The landscapes that Wilcox is describing are karst savannahs that are fed by groundwater and the occasional rain storm. A century ago, the Edwards Plateau was heavily populated by massive herds of cows, goats and sheep. However, as Texas developed, the number of herds diminished and left wastelands of eroded soil and rock. These ‘degraded’ landscapes slowly recovered and, eventually, aggressive woody shrubs such as juniper and mesquite blanketed what had once been prairie. Such plants today are demonized as greedy water drinkers, and ranchers are asking for government help in removing them. Yet, when Wilcox examined water records, he found an increase in water flows that he attributes to increased land cover by woody plants. Rain patterns in the area haven’t changed drastically and there has been little urbanization.

“I can’t really think of any other plausible explanation,” Wilcox says. “The obvious no-brainer is that it has had this massive change in land cover. There’s more vegetation, there’s more cover, there’s more protection. And so it allows more water to enter into the soil.”

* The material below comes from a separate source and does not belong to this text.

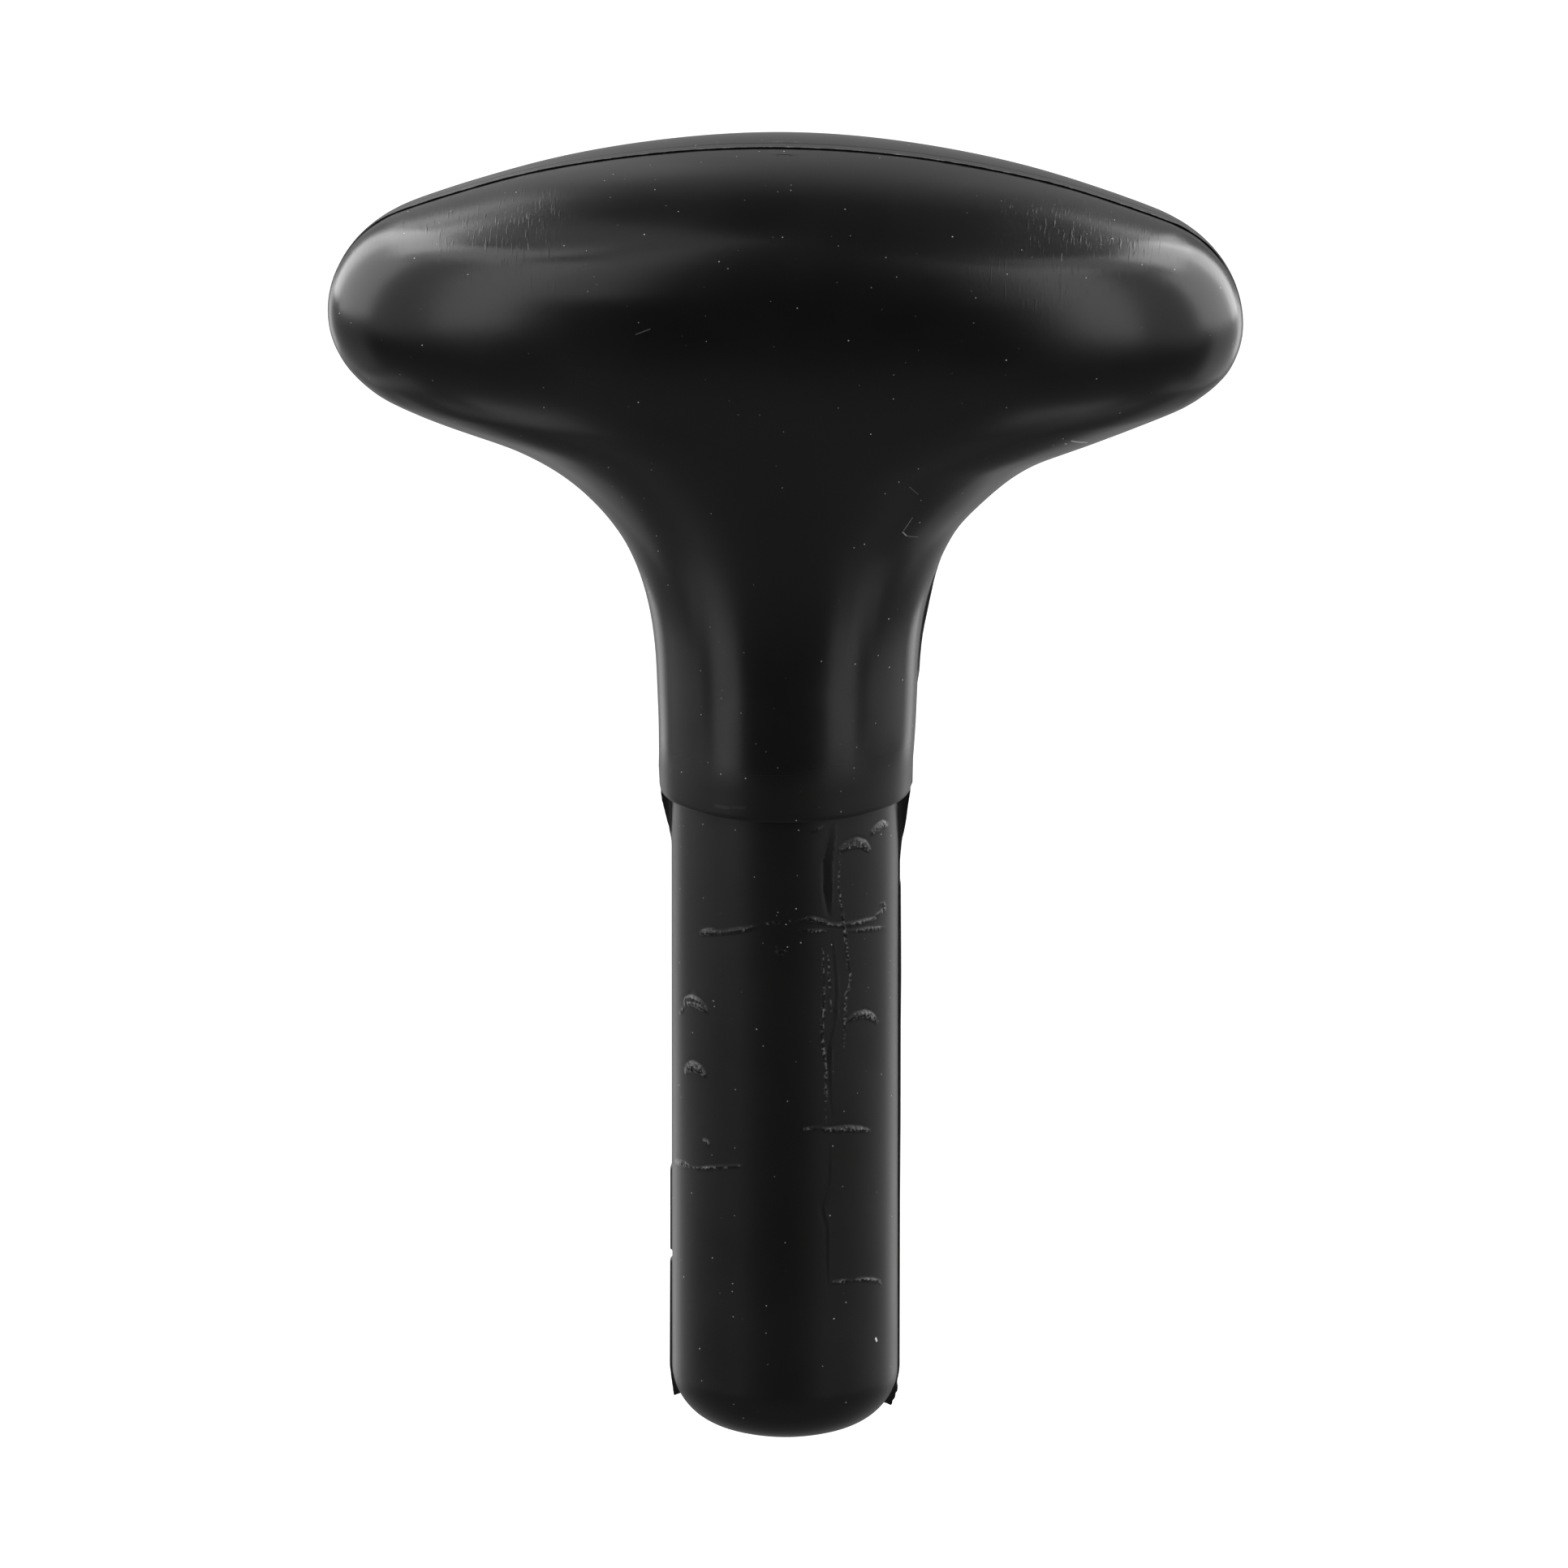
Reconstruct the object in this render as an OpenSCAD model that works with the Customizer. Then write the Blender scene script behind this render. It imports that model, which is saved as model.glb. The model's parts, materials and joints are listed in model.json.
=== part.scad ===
// T-grip for a paddle shaft, moulded in one piece of plastic.
//
// Millimetres. +Z runs up the shaft's axis, X across the palm, Y from front to back.
// The origin is the centre of the shoulder that seats on the end of the shaft tube:
// the palm head stands above it on a flared neck, and the spigot goes down into the tube.

/* [Palm head] */
// Width from tip to tip
grip_w = 103.6; // [96:0.2:114]
// Depth from front to back
grip_d = 40.8; // [34:0.2:46]
// Height of the crest above the shoulder
crest_h = 75.4; // [72:0.1:90]
// Height of the crest above the level of the tips
tip_drop = 20; // [18:0.1:22]
// Height of the crest above the level where the head is deepest
crown_drop = 14.7; // [12:0.1:19]
// Radius of the long arch over the crown, seen from the front
crown_r = 122; // [110:1:140]
// Radius of the underside of each tip
tip_under_r = 10; // [8:0.1:12]
// Rise of the underside from the flare out to the tips, in degrees
under_slope = 22.4; // [12:0.2:26]
// Fullness of the crown seen from the side, where 2 is an ellipse
crown_fullness = 2.55; // [2:0.05:3.4]
// Fullness of the head seen from above, where 2 is an ellipse
plan_fullness = 2; // [1.8:0.05:2.4]

/* [Flare and neck] */
// Diameter of the collar at its rim, the same as the outside of the shaft tube
collar_d = 28.6; // [27.4:0.1:29.6]
// Height of the straight neck above the shoulder
neck_h = 14; // [8:0.1:16]
// Draft of the neck on each side, in degrees
neck_draft = 2.2; // [0.5:0.1:3]
// Rounding of the collar's rim
rim_round = 0.3; // [0.2:0.1:0.8]
// How far the flare keeps the direction of the underside
flare_reach = 14.5; // [12:0.5:20]
// How far the flare keeps the direction of the neck
neck_reach = 25.4; // [20:0.2:30]

/* [Spigot] */
// Diameter of the spigot that goes into the shaft tube
spigot_d = 25.8; // [24:0.1:26.4]
// Length of the straight part of the spigot below the shoulder
spigot_l = 68.8; // [60:0.1:80]
// Depth of the domed end
dome_h = 7.8; // [6.4:0.1:9]
// Radius of the long arch of the domed end
dome_r = 23.6; // [20:0.2:27]

/* [Parting line] */
// Width of the witness line where the mould's halves met
line_w = 0.4; // [0.3:0.05:0.6]
// How far the witness line stands proud
line_h = 0.1; // [0.06:0.01:0.16]
// Width of the flash on the flanks of the spigot
flash_w = 0.6; // [0.4:0.05:0.9]
// How far the flash stands proud, which still clears the shaft tube
flash_h = 0.2; // [0.1:0.01:0.22]
// Start of the right flank's flash, below the shoulder
flash_right_top = 11.3; // [8:0.1:20]
// Start of the left flank's flash, below the shoulder
flash_left_top = 45.5; // [30:0.1:50]
// Start of the break in the left flank's flash, below the shoulder
flash_break_top = 55.3; // [52:0.1:58]
// Length of the break in the left flank's flash
flash_break = 1.2; // [0.6:0.1:3]
// How far the flash runs on around the edge of the dome
flash_over_dome = 4.2; // [1:0.1:5]

/* [Hidden] */

// Facets around the head, and rings along each stretch of its outline
around = 72;
crown_rings = 12;
tip_rings = 8;
under_rings = 8;
flare_rings = 16;
// Steps around each small rounding of a turned profile
round_steps = 8;
dome_steps = 10;

half_w = grip_w / 2;
half_d = grip_d / 2;
tip_z = crest_h - tip_drop;
deepest_z = crest_h - crown_drop;
collar_r = collar_d / 2;
spigot_r = spigot_d / 2;
neck_top_r = collar_r + neck_h * tan(neck_draft);
// The head's lowest ring laps over the neck by this much, so that the two join cleanly
lap = 0.03;
joint_overlap = 0.5;

function clamp01(t) = max(0, min(1, t));
function ease(t) = t * t * (3 - 2 * t);
function mix(a, b, t) = a + (b - a) * t;

// A three-centred arch has one long arc over the middle and a short arc down each side.
// The short arc's radius follows from the half span, the rise and the long arc's radius.
function arch_side_r(half_span, rise, long_r) =
    (2 * long_r * rise - rise * rise - half_span * half_span) / (2 * (long_r - half_span));
// Angle at which the long arc hands over to the short one, from the middle
function arch_turn(half_span, rise, long_r) =
    atan2(half_span - arch_side_r(half_span, rise, long_r), long_r - rise);

// One station of an outline: [x, z, angle of the outward normal from +X]
function arc_station(cx, cz, r, angle) = [cx + r * cos(angle), cz + r * sin(angle), angle];

tip_r = arch_side_r(half_w, tip_drop, crown_r);
crown_turn = arch_turn(half_w, tip_drop, crown_r);
under_turn = 90 - under_slope;

// Front outline of the right half, from the crest down to the top of the neck
crown_stations = [
    for (i = [1 : crown_rings])
        arc_station(0, crest_h - crown_r, crown_r, 90 - crown_turn * i / crown_rings)
];
tip_stations = [
    for (i = [1 : tip_rings])
        arc_station(half_w - tip_r, tip_z, tip_r, (90 - crown_turn) * (1 - i / tip_rings))
];
under_stations = [
    for (i = [1 : under_rings])
        arc_station(half_w - tip_under_r, tip_z, tip_under_r, -under_turn * i / under_rings)
];

// The flare is a Bezier curve from the end of the underside to the top of the neck
flare_from = [for (i = [0 : 1]) under_stations[under_rings - 1][i]];
flare_to = [neck_top_r, neck_h];
flare_points = [
    flare_from,
    flare_from - flare_reach * [cos(under_slope), sin(under_slope)],
    flare_to + neck_reach * [sin(neck_draft), cos(neck_draft)],
    flare_to
];
function bezier(p, t) =
    pow(1 - t, 3) * p[0] + 3 * pow(1 - t, 2) * t * p[1]
    + 3 * (1 - t) * t * t * p[2] + pow(t, 3) * p[3];
function bezier_way(p, t) =
    pow(1 - t, 2) * (p[1] - p[0]) + 2 * (1 - t) * t * (p[2] - p[1]) + t * t * (p[3] - p[2]);
function flare_station(t) =
    let (q = bezier(flare_points, t), way = bezier_way(flare_points, t))
    [q[0], q[1], atan2(way[0], -way[1])];
flare_stations = [for (i = [1 : flare_rings]) flare_station(i / flare_rings)];

outline = concat(crown_stations, tip_stations, under_stations, flare_stations);

// Half depth of the head at a height: round neck, slow swelling, then over the crown
function half_depth(z) =
    z > deepest_z
    ? half_d * pow(1 - pow(clamp01((z - deepest_z) / crown_drop), crown_fullness), 1 / crown_fullness)
    : mix(neck_top_r, half_d, ease(clamp01((z - neck_h) / (deepest_z - neck_h))));

// Fullness of the level section at a height: a circle at the neck, an oval at the tips
function fullness(z) = mix(2, plan_fullness, ease(clamp01((z - neck_h) / (tip_z - neck_h))));

function signed_pow(v, e) = sign(v) * pow(abs(v), e);
function level_section(a, b, z, n) = [
    for (k = [0 : around - 1])
        let (t = 360 * k / around)
        [a * signed_pow(cos(t), 2 / n), b * signed_pow(sin(t), 2 / n), z]
];

// Head and flare, lofted through one level section for each station of the outline
module palm_head() {
    rings = [
        for (s = outline)
            level_section(s[0] + lap, half_depth(s[1]) + lap, s[1], fullness(s[1]))
    ];
    last = len(rings) - 1;
    points = concat([[0, 0, crest_h]], [for (ring = rings) each ring]);
    top = [for (k = [0 : around - 1]) [0, 1 + (k + 1) % around, 1 + k]];
    bottom = [[for (k = [0 : around - 1]) 1 + last * around + k]];
    sides = [
        for (i = [0 : last - 1], k = [0 : around - 1])
            let (
                a = 1 + i * around + k,
                b = 1 + i * around + (k + 1) % around,
                c = b + around,
                d = a + around
            )
            each [[a, b, c], [a, c, d]]
    ];
    polyhedron(points, concat(top, sides, bottom));
}

// Neck and collar, turned, with the flat shoulder underneath
module neck() {
    rim = [
        for (i = [0 : round_steps])
            let (t = -90 + 90 * i / round_steps)
            [collar_r - rim_round + rim_round * cos(t), rim_round + rim_round * sin(t)]
    ];
    rotate_extrude($fn = 96)
        polygon(concat(
            [[0, 0]],
            rim,
            [[neck_top_r, neck_h], [neck_top_r, neck_h + joint_overlap], [0, neck_h + joint_overlap]]
        ));
}

// Half profile of the spigot and its domed end, grown outwards by a small height
function spigot_profile(grow) =
    let (
        side_r = arch_side_r(spigot_r, dome_h, dome_r),
        turn = arch_turn(spigot_r, dome_h, dome_r),
        side = [
            for (i = [0 : dome_steps])
                arc_station(spigot_r - side_r, -spigot_l, side_r + grow, -(90 - turn) * i / dome_steps)
        ],
        long = [
            for (i = [1 : dome_steps])
                arc_station(0, -spigot_l - dome_h + dome_r, dome_r + grow,
                            -90 + turn * (1 - i / dome_steps))
        ]
    )
    concat(
        [[0, joint_overlap], [spigot_r + grow, joint_overlap]],
        [for (s = concat(side, long)) [max(0, s[0]), s[1]]]
    );

module spigot() {
    rotate_extrude($fn = 96)
        polygon(spigot_profile(0));
}

// A thin upright web in the parting plane
module parting_web(width) {
    rotate([90, 0, 0])
        linear_extrude(width, center = true)
            children();
}

// Witness line over the crown, around the tips, under the flare and down the neck
module witness_line() {
    edge = concat(
        [[0, crest_h + line_h]],
        [for (s = outline) [s[0] + line_h * cos(s[2]), s[1] + line_h * sin(s[2])]],
        [[collar_r + line_h, rim_round], [collar_r - rim_round, rim_round]]
    );
    mirrored = [for (i = [len(edge) - 1 : -1 : 1]) [-edge[i][0], edge[i][1]]];
    parting_web(line_w)
        polygon(concat(edge, mirrored));
}

// One stretch of flash on a flank of the spigot, from one depth to another
module flash_strip(side, from, to) {
    parting_web(flash_w)
        mirror([side < 0 ? 1 : 0, 0])
            intersection() {
                polygon(spigot_profile(flash_h));
                translate([0, -to])
                    square([spigot_d, to - from]);
            }
}

module flash() {
    flash_end = spigot_l + flash_over_dome;
    flash_strip(1, flash_right_top, flash_end);
    flash_strip(-1, flash_left_top, flash_break_top);
    flash_strip(-1, flash_break_top + flash_break, flash_end);
}

// The whole moulding, black plastic
module grip() {
    color([0.09, 0.09, 0.095])
        union() {
            palm_head();
            neck();
            spigot();
            witness_line();
            flash();
        }
}

grip();
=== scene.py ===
"""A T-grip for a paddle shaft, moulded in black plastic, on a plain pale studio floor."""

import json
import math

import bmesh
import bpy
import numpy as np
from bpy.props import FloatProperty, FloatVectorProperty, PointerProperty
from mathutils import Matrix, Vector, noise


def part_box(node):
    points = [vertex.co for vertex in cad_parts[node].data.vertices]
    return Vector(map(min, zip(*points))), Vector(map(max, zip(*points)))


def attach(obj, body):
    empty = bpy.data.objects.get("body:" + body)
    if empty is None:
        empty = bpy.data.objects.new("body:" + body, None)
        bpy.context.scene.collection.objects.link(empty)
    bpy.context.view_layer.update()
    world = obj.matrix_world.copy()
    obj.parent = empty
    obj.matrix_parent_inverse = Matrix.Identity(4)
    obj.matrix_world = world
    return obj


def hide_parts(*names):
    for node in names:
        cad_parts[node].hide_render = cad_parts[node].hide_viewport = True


bl_info = {
    "name": "Paddle T-grip",
    "version": (1, 0, 0),
    "blender": (4, 5, 0),
    "location": "3D View > Sidebar > T-grip",
    "description": "Models a moulded paddle T-grip and lights it in a plain studio",
    "category": "Mesh",
}

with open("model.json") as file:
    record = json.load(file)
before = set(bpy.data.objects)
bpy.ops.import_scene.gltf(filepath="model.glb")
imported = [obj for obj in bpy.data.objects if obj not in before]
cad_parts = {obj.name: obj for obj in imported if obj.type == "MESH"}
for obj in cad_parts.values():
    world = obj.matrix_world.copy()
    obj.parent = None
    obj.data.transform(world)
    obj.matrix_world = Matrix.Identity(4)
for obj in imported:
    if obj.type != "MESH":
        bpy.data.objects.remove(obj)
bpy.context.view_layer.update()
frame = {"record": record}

MM = 0.001
WHITE = (1, 1, 1, 1)
LOW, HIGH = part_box("grip")
PIN = next(mount for mount in frame["record"]["mounts"] if mount["name"] == "spigot")
SPIGOT_RADIUS = PIN["dims"]["r_mm"] * MM
SPIGOT_LENGTH = PIN["dims"]["length_mm"] * MM

# How far the parting line stands proud, and how far the solid's head laps over its own outline
LINE_PROUD = 0.1 * MM
HEAD_LAP = 0.03 * MM

# Rings along each stretch of the grip, from the crest down
CROWN_RINGS = 44
TIP_RINGS = 28
UNDER_RINGS = 24
FLARE_RINGS = 50
NECK_RINGS = 9
RIM_RINGS = 8
DOME_SIDE_RINGS = 46
DOME_END_RINGS = 12
# Columns from the parting line round to the middle of the front or the back of the head
HEAD_QUARTER = 32
# Turn of the first ring round the crest, and the cuts across the cap that closes it
CREST_TURN = math.radians(1.3)
CAP_CUTS = 3
# Points closer than this are one point, and edges flatter than this angle are shaded smooth
SAME_PLACE = 1e-7
SMOOTH_ANGLE = math.radians(34)
# Heights above the shoulder over which the neck's lean comes in, and over which it fades
LEAN_START = (0, 9 * MM)
LEAN_END = (24 * MM, 44 * MM)
# Spacing of the shader nodes in the editor
NODE_GAP = 200
# How steep the rim's rounding is against a round edge, for the way its normals turn
RIM_STEEPNESS = 4

# Section of the head's parting line in mm, front to back: (place, height).
# The back half of the mould stands a little higher, with a burr along its edge.
PARTING_SECTION = [
    (-2.2, 0.0), (-1.2, 0.0), (-0.6, -0.01), (-0.25, -0.04), (-0.06, -0.09), (-0.02, -0.09),
    (0.03, 0.10), (0.14, 0.09), (0.3, 0.05), (0.7, 0.04), (1.3, 0.03),
    (1.6, 0.02), (1.75, -0.03), (1.9, 0.0), (2.4, 0.0),
]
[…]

Wilcox is careful not to expand his results beyond the study region of west Texas. The area’s karst formations — sedimentary rock often associated with layered cliffs and huge cave networks — are notoriously permeable and may not behave like other soils. Still, such formations are common and are found worldwide. Furthermore, many countries have taken measures to save water by eliminating woody plants from drought-affected areas regardless of the type of soil found there. These results might cause land managers to look for other solutions to mitigate drought.

Robert Jackson, an ecologist who studies water cycles at Duke University in Durham, North Carolina, says that it is not yet time to let woody plants off the hook. “I’m not saying he’s wrong,” says Jackson. “I’m saying I would have liked more evidence to convince me that the mechanism he’s attributing this to is the mechanism that’s operating.”

Indeed, Wilcox says that he would like to fill in some of the plant picture on a broader scale. He is hoping that upcoming efforts to clear brush will include money to monitor and evaluate whether the brush actually increases stream flow.